Because it is! I let go when I am caught up INSIDE myself with OTHER thoughts, and so, as the story goes, I am not releasing that which is really bothering me!

It is a dangerous little path to follow. When we really have other things that are on our plate, instead of voicing those problems, giving a name to them and acknowledging them, we end up exploding on those around us in a situation so un-equal to that which is playing in our minds. We leave those around us shocked and confused.

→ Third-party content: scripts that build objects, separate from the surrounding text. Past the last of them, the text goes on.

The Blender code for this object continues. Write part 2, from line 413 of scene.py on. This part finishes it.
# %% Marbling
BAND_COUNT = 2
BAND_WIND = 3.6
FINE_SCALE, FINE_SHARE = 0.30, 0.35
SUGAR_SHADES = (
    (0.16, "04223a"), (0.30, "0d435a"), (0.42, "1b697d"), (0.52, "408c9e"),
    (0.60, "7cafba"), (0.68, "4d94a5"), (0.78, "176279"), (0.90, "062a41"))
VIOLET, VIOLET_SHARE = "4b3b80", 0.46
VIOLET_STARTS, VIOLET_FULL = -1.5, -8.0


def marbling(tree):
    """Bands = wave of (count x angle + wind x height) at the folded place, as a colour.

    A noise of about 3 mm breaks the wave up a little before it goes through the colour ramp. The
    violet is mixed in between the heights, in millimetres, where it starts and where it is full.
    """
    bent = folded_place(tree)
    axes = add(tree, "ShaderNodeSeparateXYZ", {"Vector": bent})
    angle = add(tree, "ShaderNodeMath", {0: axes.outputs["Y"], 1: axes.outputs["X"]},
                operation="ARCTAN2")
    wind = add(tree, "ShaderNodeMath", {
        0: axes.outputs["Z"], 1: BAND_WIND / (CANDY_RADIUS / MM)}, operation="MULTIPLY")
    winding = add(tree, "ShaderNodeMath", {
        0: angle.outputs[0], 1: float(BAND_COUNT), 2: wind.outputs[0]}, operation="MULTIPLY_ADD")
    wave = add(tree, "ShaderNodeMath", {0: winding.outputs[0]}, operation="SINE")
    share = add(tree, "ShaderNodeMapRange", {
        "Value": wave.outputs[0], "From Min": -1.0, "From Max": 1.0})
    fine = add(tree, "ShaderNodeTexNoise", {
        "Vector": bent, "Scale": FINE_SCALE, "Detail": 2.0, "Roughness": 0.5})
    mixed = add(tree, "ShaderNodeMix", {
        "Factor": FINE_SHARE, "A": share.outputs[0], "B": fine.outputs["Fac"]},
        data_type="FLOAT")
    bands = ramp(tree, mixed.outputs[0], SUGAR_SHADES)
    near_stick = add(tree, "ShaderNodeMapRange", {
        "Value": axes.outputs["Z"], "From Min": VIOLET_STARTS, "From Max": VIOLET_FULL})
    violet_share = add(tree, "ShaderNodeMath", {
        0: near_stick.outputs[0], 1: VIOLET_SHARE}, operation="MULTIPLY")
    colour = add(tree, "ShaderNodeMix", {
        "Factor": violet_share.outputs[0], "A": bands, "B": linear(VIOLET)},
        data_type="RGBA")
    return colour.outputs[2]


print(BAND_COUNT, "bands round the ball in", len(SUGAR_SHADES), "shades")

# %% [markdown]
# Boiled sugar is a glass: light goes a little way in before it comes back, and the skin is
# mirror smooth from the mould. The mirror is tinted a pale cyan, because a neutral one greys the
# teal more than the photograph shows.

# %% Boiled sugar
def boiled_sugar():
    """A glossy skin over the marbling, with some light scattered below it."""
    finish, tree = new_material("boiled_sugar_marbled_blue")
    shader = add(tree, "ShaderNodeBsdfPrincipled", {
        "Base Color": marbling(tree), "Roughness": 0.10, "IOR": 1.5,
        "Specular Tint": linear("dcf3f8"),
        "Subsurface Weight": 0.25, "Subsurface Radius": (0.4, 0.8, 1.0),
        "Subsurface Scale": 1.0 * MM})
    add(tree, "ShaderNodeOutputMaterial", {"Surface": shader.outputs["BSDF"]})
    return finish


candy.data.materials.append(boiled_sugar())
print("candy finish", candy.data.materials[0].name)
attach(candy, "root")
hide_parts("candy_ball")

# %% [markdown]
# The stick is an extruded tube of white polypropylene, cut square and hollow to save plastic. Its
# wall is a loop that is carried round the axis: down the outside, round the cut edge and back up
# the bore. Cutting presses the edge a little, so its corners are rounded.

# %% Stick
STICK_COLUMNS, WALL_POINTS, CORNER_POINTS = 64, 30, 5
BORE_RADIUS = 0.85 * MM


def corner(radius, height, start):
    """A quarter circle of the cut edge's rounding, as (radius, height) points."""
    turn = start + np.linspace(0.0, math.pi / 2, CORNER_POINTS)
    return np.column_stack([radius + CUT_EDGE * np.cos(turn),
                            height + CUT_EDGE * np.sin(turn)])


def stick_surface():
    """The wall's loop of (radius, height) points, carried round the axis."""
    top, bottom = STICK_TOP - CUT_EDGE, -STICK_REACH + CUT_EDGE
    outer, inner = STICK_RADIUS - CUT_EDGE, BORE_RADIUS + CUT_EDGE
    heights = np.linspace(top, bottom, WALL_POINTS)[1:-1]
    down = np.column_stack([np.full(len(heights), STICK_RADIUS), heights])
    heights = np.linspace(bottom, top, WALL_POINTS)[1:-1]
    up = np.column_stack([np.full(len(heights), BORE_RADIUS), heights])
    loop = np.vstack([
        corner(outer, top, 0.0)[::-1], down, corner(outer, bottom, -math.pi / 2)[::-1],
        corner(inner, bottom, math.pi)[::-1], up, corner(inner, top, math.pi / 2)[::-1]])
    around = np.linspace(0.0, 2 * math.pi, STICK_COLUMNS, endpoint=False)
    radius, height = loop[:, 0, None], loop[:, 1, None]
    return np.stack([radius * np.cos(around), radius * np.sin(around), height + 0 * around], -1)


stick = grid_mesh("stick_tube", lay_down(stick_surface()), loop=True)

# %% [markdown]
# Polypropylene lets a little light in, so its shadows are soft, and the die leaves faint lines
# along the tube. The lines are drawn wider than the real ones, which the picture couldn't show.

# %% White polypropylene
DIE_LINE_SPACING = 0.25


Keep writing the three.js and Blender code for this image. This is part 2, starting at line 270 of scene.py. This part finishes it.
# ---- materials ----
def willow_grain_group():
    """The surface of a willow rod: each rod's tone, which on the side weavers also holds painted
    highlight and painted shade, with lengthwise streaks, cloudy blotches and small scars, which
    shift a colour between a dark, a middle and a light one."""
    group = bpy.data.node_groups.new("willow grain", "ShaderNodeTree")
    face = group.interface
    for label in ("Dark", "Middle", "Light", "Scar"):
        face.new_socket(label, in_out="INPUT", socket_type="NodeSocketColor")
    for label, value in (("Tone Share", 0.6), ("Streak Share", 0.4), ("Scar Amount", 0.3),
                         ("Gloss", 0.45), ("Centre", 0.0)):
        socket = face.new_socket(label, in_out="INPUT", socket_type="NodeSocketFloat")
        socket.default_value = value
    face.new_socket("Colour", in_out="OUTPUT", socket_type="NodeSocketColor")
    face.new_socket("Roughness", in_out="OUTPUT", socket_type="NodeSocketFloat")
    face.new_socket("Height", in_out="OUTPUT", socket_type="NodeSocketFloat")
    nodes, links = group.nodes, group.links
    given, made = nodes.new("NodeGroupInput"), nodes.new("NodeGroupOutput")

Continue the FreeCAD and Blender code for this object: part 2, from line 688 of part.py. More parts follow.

I certainly don’t need to hold onto any feelings of anger, I know that is pointless. Frustrations are another story. I am responsible for any frustrations I have, I make the choice on how I will be affected by a given situation; If I don’t like it, I have the responsibility to myself to do what is required to make the change. I also don’t desire to hurt those around me with nasty words that have nothing to do with them.

I know I have work to do but I also know that there are many others who should get to work as well! And it will take some time to really get there. I need to learn to not blame others for situations that I may very well have contributed to as well, and accept that we all have things to work on within ourselves. I need to DEAL with what bothers me or LET IT GO instead of keeping it all inside where it has the ability to pop up at anytime.

A little more compassion and understanding; acceptance and thoughtful insight; we are all learning, and sometimes, we just need a little help to see that.